Limitations of this study are similar to those of any cost-effectiveness analysis. The cost-effectiveness for ECV as determined in this study is dependent on accurate estimates of probability and costs as factored into our computer model. To address this, we conducted sensitivity analyses for all probabilities and costs across the range of values found in our literature review. We consider the model robust since the probability of successful ECV, as we suspected a priori, was the key variable in the model.

Another limitation of this study was the use of a standard 6-week and 8-week time horizon for vaginal delivery or cesarean delivery respectively. This time horizon accounted for variations in recovery between vaginal delivery, cesarean delivery and an adverse delivery. However, this time horizon did not include longer-term health effects such as costs of future deliveries including repeated cesarean delivery and vaginal birth after cesarean. While these are important considerations, extending the time horizon further would significantly increase the complexity of the model as many other factors would need to be estimated.

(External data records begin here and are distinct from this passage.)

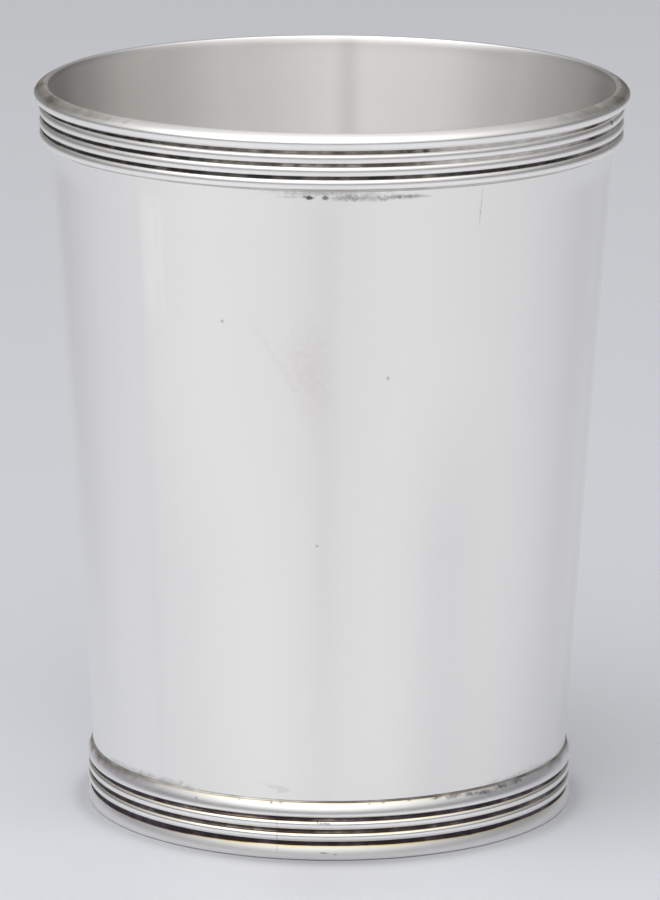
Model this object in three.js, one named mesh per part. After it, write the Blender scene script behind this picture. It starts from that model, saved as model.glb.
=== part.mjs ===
// A silver julep cup: a tapered beaker of sheet silver, with a base let in from above and a
// drawn reeded moulding soldered round the rim and the foot.
// Millimetres, +Z up. The origin is the centre of the plane that the foot stands on.

import * as THREE from 'three';

// Overall sizes
const cupHeight = 98.3;
const rimDiameter = 79.4;
const footDiameter = 65.8;

// Sheet of the body, and how far the mouth flares past the straight taper
const wallThickness = 0.55;
const mouthFlare = 0.3;
const mouthEdgeWidth = 0.49;
const mouthEdgeDrop = 0.7;

// Base disc, let in above the table
const baseRecess = 5.2;
const baseThickness = 0.7;
const baseEdgeRound = 0.2;

// Rim moulding: a lip roll over equal reeds. A crown share is how far up the lip or a broad reed
// its crown sits.
const lipHeight = 2.25;
const lipOverhang = 0.66;
const lipCrownShare = 0.45;
const rimReedHeight = 1.3;
const rimReedStand = 0.45;
const rimGrooveWidth = 0.36;
const rimReedCount = 3;
const rimStripBack = 0.26;

// Foot moulding: a broad reed below, narrow ones in the middle, a broad one above
const footBroadReedHeight = 2.04;
const footBroadCrownShare = 0.2;
const footNarrowReedHeight = 1.21;
const footReedStand = 0.45;
const footGrooveWidth = 0.45;
const footNarrowReedCount = 2;
const footStripBack = 0.4;

// Silver solder: the film in each seam, and the fillets that show along the seams
const seamClearance = 0.1;
const rimFillet = 0.42;
const footFilletRise = 0.14;
const footFilletReach = 0.14;
const footFilletDrop = 0.12;
const baseFillet = 0.6;

// How finely the round shapes are divided
const turnSteps = 72;
const reedQuarterSteps = 3;
const lipQuarterSteps = 4;
const lipLeanSteps = 5;
const footLeanSteps = 4;
const wallSteps = 7;
const edgeSteps = 3;
const filletSteps = 3;

// How the curves bend: the mouth's flare, and the inward lean of the lip and the broad reeds
const flarePower = 5;
const lipLeanPower = 2.2;
const footLeanPower = 1.65;

// Sizes that follow from those above
const rimRadius = rimDiameter / 2;
const rimRootRadius = rimRadius - lipOverhang - rimReedStand;
const lipBottom = cupHeight - lipHeight;
const rimBandBottom = lipBottom - rimReedCount * (rimGrooveWidth + rimReedHeight);
const footRadius = footDiameter / 2;
const footRootRadius = footRadius - footReedStand;
const footBandTop = 2 * footBroadReedHeight + footNarrowReedCount * footNarrowReedHeight
  + (footNarrowReedCount + 1) * footGrooveWidth;
const wallRadiusAtMouth = rimRootRadius - rimStripBack - seamClearance;
const footMiddle = footBandTop / 2;
const wallRadiusAtFoot = footRootRadius - footStripBack - seamClearance;

const polishedSilver = new THREE.MeshStandardMaterial({
  color: new THREE.Color(0.93, 0.92, 0.91), roughness: 0.16, metalness: 1,
});
const wornSilver = new THREE.MeshStandardMaterial({
  color: new THREE.Color(0.88, 0.87, 0.84), roughness: 0.26, metalness: 1,
});
const baseSilver = new THREE.MeshStandardMaterial({
  color: new THREE.Color(0.86, 0.85, 0.83), roughness: 0.36, metalness: 1,
});
const tarnishedSolder = new THREE.MeshStandardMaterial({
  color: new THREE.Color(0.5, 0.46, 0.38), roughness: 0.5, metalness: 1,
});

// Outside radius of the body: a straight taper from the middle of the foot band, with a flare
// that grows towards the mouth
function wallOutside(height) {
  const climb = (height - footMiddle) / (cupHeight - footMiddle);
  const taper = (wallRadiusAtMouth - mouthFlare - wallRadiusAtFoot) * climb;
  return wallRadiusAtFoot + taper + mouthFlare * climb ** flarePower;
}

function wallInside(height) {
  return wallOutside(height) - wallThickness;
}

// Points along part of an ellipse in the section plane, from one angle to another
function arc(centreRadius, centreHeight, halfWidth, halfHeight, from, to, steps) {
  return Array.from({ length: steps + 1 }, (_, i) => {
    const angle = from + (to - from) * i / steps;
    return [
      centreRadius + halfWidth * Math.cos(angle),
      centreHeight + halfHeight * Math.sin(angle),
    ];
  });
}

// A narrow reed from its lower root over its crown to its upper root, as half an ellipse
function roundReed(rootRadius, stand, bottom, height) {
  const half = height / 2;
  return arc(
    rootRadius, bottom + half, stand, half, -Math.PI / 2, Math.PI / 2, 2 * reedQuarterSteps,
  );
}

// The lip and the broad reeds swell to a low crown, then lean in as they climb to an upper root
function leaningReed({ lowerRoot, upperRoot, crownRadius, bottom, height, crownShare, ...bend }) {
  const below = height * crownShare;
  const crown = bottom + below;
  const swell = arc(
    lowerRoot, crown, crownRadius - lowerRoot, below, -Math.PI / 2, 0, bend.swellSteps,
  );
  const lean = Array.from({ length: bend.leanSteps }, (_, i) => {
    const share = (i + 1) / bend.leanSteps;
    return [
      crownRadius - (crownRadius - upperRoot) * share ** bend.leanPower,
      crown + (height - below) * share,
    ];
  });
  return [...swell, ...lean];
}

function broadFootReed(upperRoot, bottom) {
  return leaningReed({
    lowerRoot: footRootRadius,
    upperRoot,
    crownRadius: footRadius,
    bottom,
    height: footBroadReedHeight,
    crownShare: footBroadCrownShare,
    swellSteps: reedQuarterSteps,
    leanSteps: footLeanSteps,
    leanPower: footLeanPower,
  });
}

// A closed section, listed anticlockwise with the radius first, turned about the cup's axis
function revolved(name, section, material) {
  const points = section.map(([radius, height]) => new THREE.Vector2(radius, height));
  const mesh = new THREE.Mesh(new THREE.LatheGeometry(points, turnSteps), material);
  mesh.name = name;
  mesh.rotation.x = Math.PI / 2;
  return mesh;
}

function closed(section) {
  return [...section, section[0]];
}

// The beaker's wall is one sheet, open at both ends, with its mouth edge rounded inside
function bodyWall() {
  const edge = cupHeight - mouthEdgeDrop;
  const heights = Array.from({ length: wallSteps + 1 }, (_, i) => cupHeight * i / wallSteps);
  const outside = heights.map((height) => [wallOutside(height), height]);
  const roundOver = arc(
    wallInside(edge) + mouthEdgeWidth, edge,
    mouthEdgeWidth, mouthEdgeDrop, Math.PI / 2, Math.PI, edgeSteps,
  );
  const inside = heights.slice(0, -1).reverse().map((height) => [wallInside(height), height]);
  return revolved('body_wall', closed([...outside, ...roundOver, ...inside]), polishedSilver);
}

// The base wedges into the taper, with its upper edge eased to seat in the corner
function baseDisc() {
  const top = baseRecess + baseThickness;
  const edge = top - baseEdgeRound;
  const seat = (height) => wallInside(height) - seamClearance;
  const easedEdge = arc(
    seat(edge) - baseEdgeRound, edge,
    baseEdgeRound, baseEdgeRound, 0, Math.PI / 2, edgeSteps,
  );
  const section = [[0, baseRecess], [seat(baseRecess), baseRecess], ...easedEdge, [0, top]];
  return revolved('base_disc', section, baseSilver);
}

// The rim strip hugs the wall outside. Its reeds come first, then the lip roll, which runs in
// to the wall flush with the mouth.
function rimMoulding() {
  const back = (height) => [wallOutside(height) + seamClearance, height];
  const section = [back(rimBandBottom)];
  for (let i = 0; i < rimReedCount; i += 1) {
    const bottom = rimBandBottom + i * (rimReedHeight + rimGrooveWidth);
    section.push(...roundReed(rimRootRadius, rimReedStand, bottom, rimReedHeight));
  }
  section.push(...leaningReed({
    lowerRoot: rimRootRadius,
    upperRoot: back(cupHeight)[0],
    crownRadius: rimRadius,
    bottom: lipBottom,
    height: lipHeight,
    crownShare: lipCrownShare,
    swellSteps: lipQuarterSteps,
    leanSteps: lipLeanSteps,
    leanPower: lipLeanPower,
  }));
  return revolved('rim_moulding', closed(section), wornSilver);
}

// The foot strip stands on the table. Its back follows the wall's taper, and its top reed
// leans in to meet the wall.
function footMoulding() {
  const back = (height) => [wallOutside(height) + seamClearance, height];
  const section = [back(0), ...broadFootReed(footRootRadius, 0)];
  let bottom = footBroadReedHeight + footGrooveWidth;
  for (let i = 0; i < footNarrowReedCount; i += 1) {
    section.push(...roundReed(footRootRadius, footReedStand, bottom, footNarrowReedHeight));
    bottom += footNarrowReedHeight + footGrooveWidth;
  }
  section.push(...broadFootReed(back(footBandTop)[0], bottom));
  return revolved('foot_moulding', closed(section), wornSilver);
}

// Solder drawn into the corner under the rim band, hollow-faced
function rimSolder() {
  const top = rimBandBottom - seamClearance;
  const low = top - rimFillet;
  const reach = wallOutside(top) + seamClearance + rimFillet;
  const face = arc(reach, low, rimFillet, rimFillet, Math.PI, Math.PI / 2, filletSteps);
  face[0] = [wallOutside(low) + seamClearance, low];
  const section = closed([...face, [wallOutside(top) + seamClearance, top]]);
  return revolved('rim_solder', section, tarnishedSolder);
}

// Solder along the top of the foot band, in the open corner between the wall and the flank
function footSolder() {
  const inner = (height) => wallOutside(height) + seamClearance;
  const low = footBandTop + seamClearance;
  const top = low + footFilletRise;
  const toe = [inner(low) + footFilletReach, low - footFilletDrop];
  return revolved('foot_solder', closed([[inner(low), low], toe, [inner(top), top]]), tarnishedSolder);
}

// Solder under the base, in the corner with the inside of the wall
function baseSolder() {
  const top = baseRecess - seamClearance;
  const low = top - baseFillet;
  const outer = (height) => wallInside(height) - seamClearance;
  const face = arc(
    outer(low) - baseFillet, low,
    baseFillet, baseFillet, Math.PI / 2, 0, filletSteps,
  );
  const section = closed([[outer(top), top], ...face]);
  return revolved('base_solder', section, tarnishedSolder);
}

const cup = new THREE.Group();
cup.add(
  bodyWall(), baseDisc(), rimMoulding(), footMoulding(), rimSolder(), footSolder(), baseSolder(),
);

export default cup;
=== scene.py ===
import math

import bpy
import numpy as np
from mathutils import Matrix, Vector


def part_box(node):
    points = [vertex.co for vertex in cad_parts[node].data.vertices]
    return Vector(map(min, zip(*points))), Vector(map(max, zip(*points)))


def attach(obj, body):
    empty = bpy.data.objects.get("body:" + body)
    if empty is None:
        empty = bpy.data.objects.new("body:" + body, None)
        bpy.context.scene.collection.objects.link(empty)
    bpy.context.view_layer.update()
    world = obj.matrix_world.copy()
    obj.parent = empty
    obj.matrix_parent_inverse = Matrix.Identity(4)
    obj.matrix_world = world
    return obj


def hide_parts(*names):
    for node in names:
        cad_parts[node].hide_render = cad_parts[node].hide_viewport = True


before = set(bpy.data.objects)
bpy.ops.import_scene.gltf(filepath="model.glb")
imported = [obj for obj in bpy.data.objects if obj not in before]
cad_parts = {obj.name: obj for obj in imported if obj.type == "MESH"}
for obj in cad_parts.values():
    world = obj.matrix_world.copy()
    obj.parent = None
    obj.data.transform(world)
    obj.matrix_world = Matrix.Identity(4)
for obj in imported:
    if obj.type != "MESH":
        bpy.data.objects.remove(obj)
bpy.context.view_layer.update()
scene = bpy.context.scene
mm = 0.001
print("frame loaded")

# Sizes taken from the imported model, in metres
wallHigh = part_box("body_wall")[1]
rimLow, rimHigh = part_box("rim_moulding")
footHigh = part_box("foot_moulding")[1]
baseLow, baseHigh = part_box("base_disc")
rimSolderLow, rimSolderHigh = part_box("rim_solder")
footSolderLow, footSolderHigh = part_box("foot_solder")
baseSolderLow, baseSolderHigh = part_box("base_solder")
cupHeight = wallHigh.z
wallMouthRadius = wallHigh.x
rimRadius = rimHigh.x
footRadius = footHigh.x
footBandTop = footHigh.z

# points along the parts of a reed's section
swellSteps, leanSteps, reedSteps = 15, 24, 21

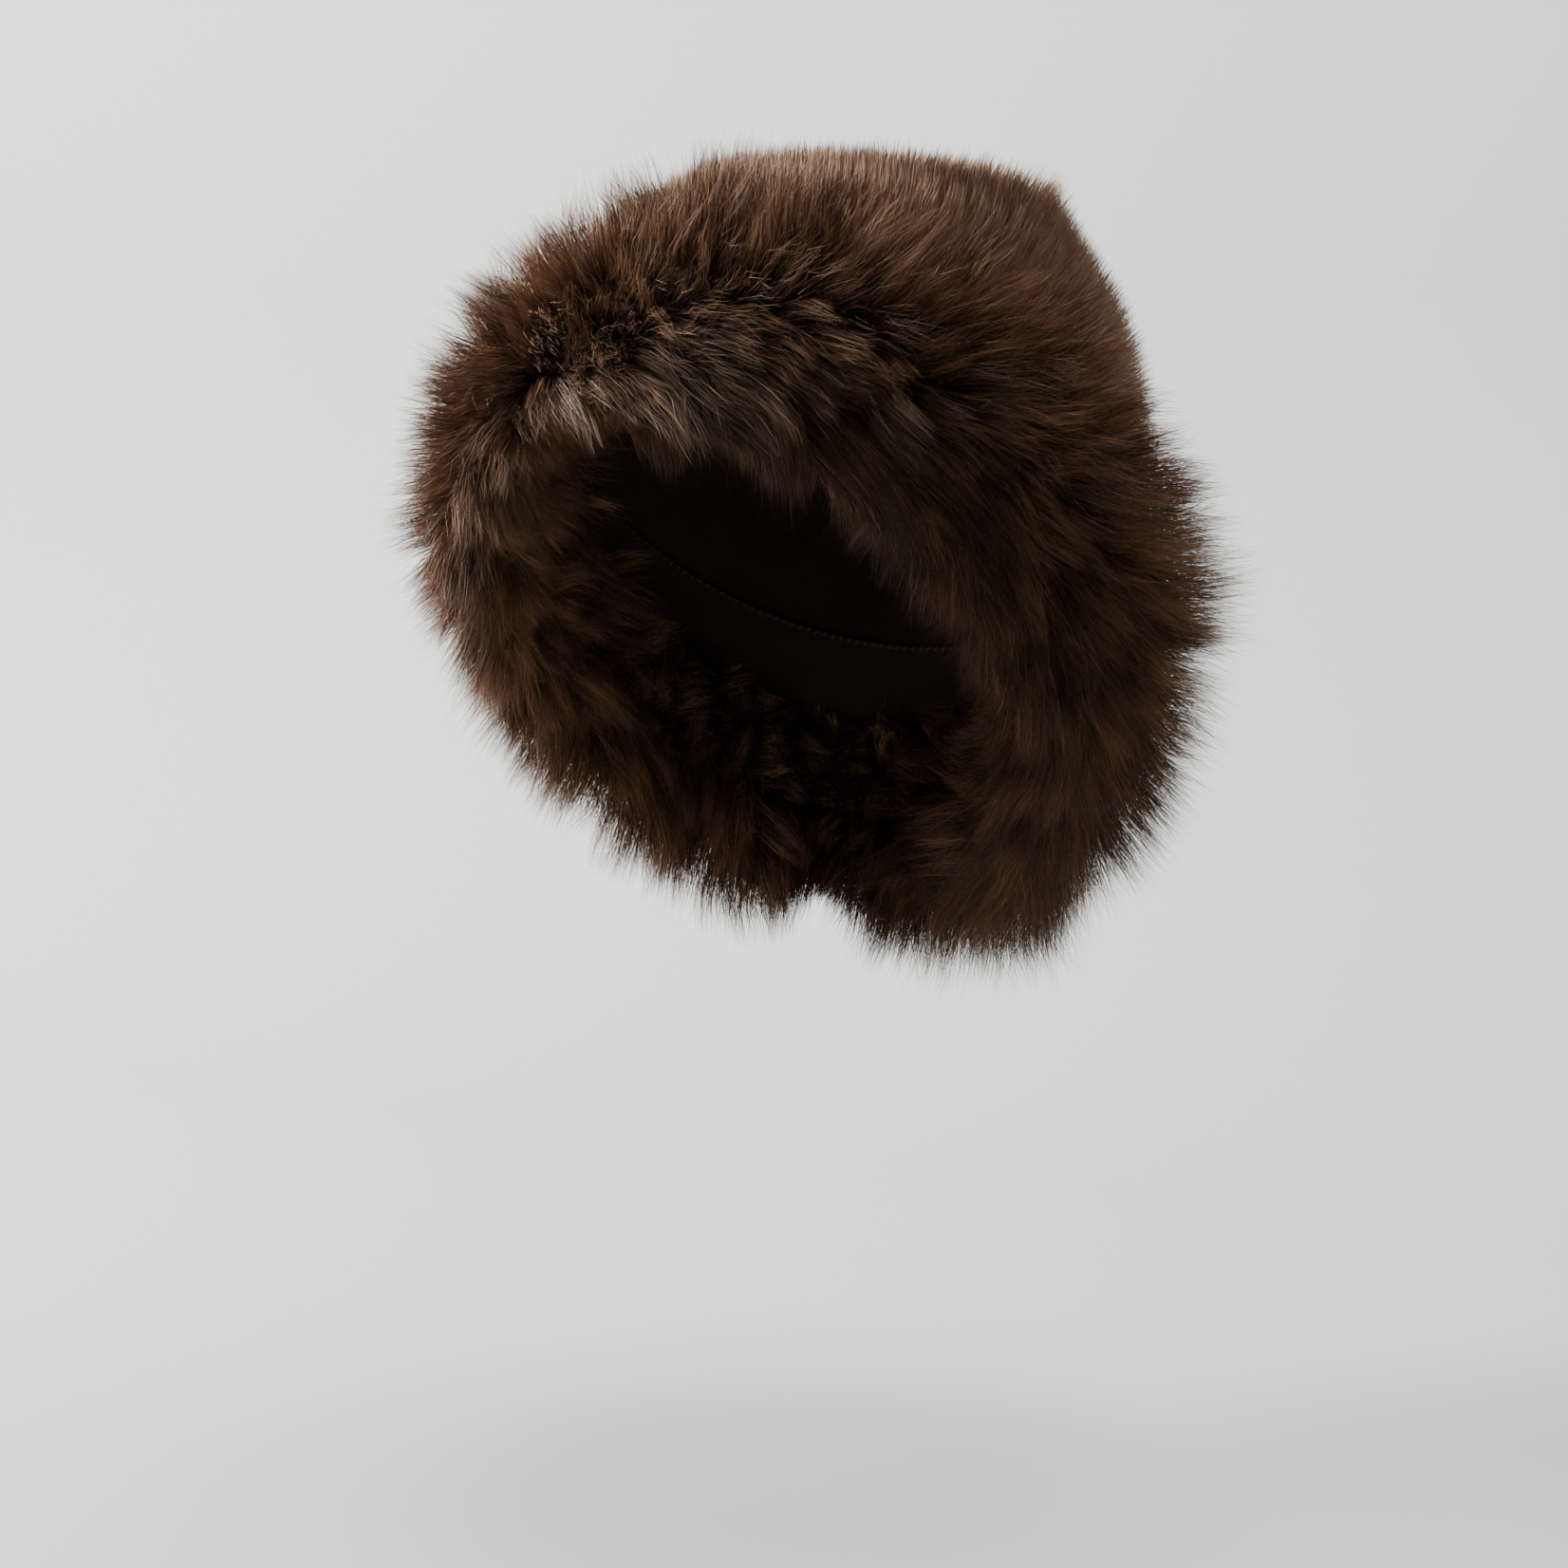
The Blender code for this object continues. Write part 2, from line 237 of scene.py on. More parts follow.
def hairTree():
    tree = bpy.data.node_groups.new("hair strands", "GeometryNodeTree")
    tree.interface.new_socket("Geometry", in_out="INPUT", socket_type="NodeSocketGeometry")
    for name, value in hairInputs.items():
        kind = "NodeSocketInt" if isinstance(value, int) else "NodeSocketFloat"
        tree.interface.new_socket(name, in_out="INPUT", socket_type=kind).default_value = value
    tree.interface.new_socket("Material", in_out="INPUT", socket_type="NodeSocketMaterial")
    tree.interface.new_socket("Geometry", in_out="OUTPUT", socket_type="NodeSocketGeometry")
    b = Builder(tree)
    given = b.add("NodeGroupInput").outputs
    seed = given["Seed"]

    def seeded(step):
        return b.number("ADD", seed, float(step))

    roots = b.add("GeometryNodeDistributePointsOnFaces",
                  {"Mesh": given["Geometry"], "Density": given["Density"], "Seed": seed},
                  distribute_method="RANDOM").outputs["Points"]
    position = b.add("GeometryNodeInputPosition").outputs[0]
    swirl = b.vector("SCALE", b.noise(position, given["Swirl Scale"]), scale=given["Swirl"])
    combed = b.vector("NORMALIZE", b.vector("ADD", b.named("way"), swirl))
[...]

Interestingly, the model was not sensitive to the probability of conducting a cesarean despite a successful ECV with no spontaneous reversion. This can be explained in part because the sum cost of ECV and subsequent vaginal delivery is similar to the cost of conducting a scheduled cesarean. The decision modeling also revealed that the cost of an adverse outcome associated with an emergency cesarean does not greatly impact the decision, which may be due to extremely low probability of an adverse outcome occurring offsets the potentially high cost of such an event [21].

This study examined the cost-effectiveness of ECV from society's perspective and not for a particular patient's preferences for delivery. Patient preferences should continue to play an important role in the delivery method for breech presentation. In fact, recent studies show the majority of women prefer a vaginal birth over a cesarean delivery, but would choose a cesarean if medically indicated [4042]. Educating patients about potential risks in addition to potential benefits of a trial of ECV may help patients in their decision to balance both personal preference and medical needs.

Conclusions

From society's perspective, ECV trial is cost-effective when compared to a scheduled cesarean for breech presentation provided the probability of successful ECV is > 32%. Improved algorithms incorporating maternal, clinician and procedure intervention factors should be developed to determine the probability a patient will have a successful ECV. Using a reliable and valid scoring system to predict the chance of ECV success can be combined with maternal preferences in clinical decision-making.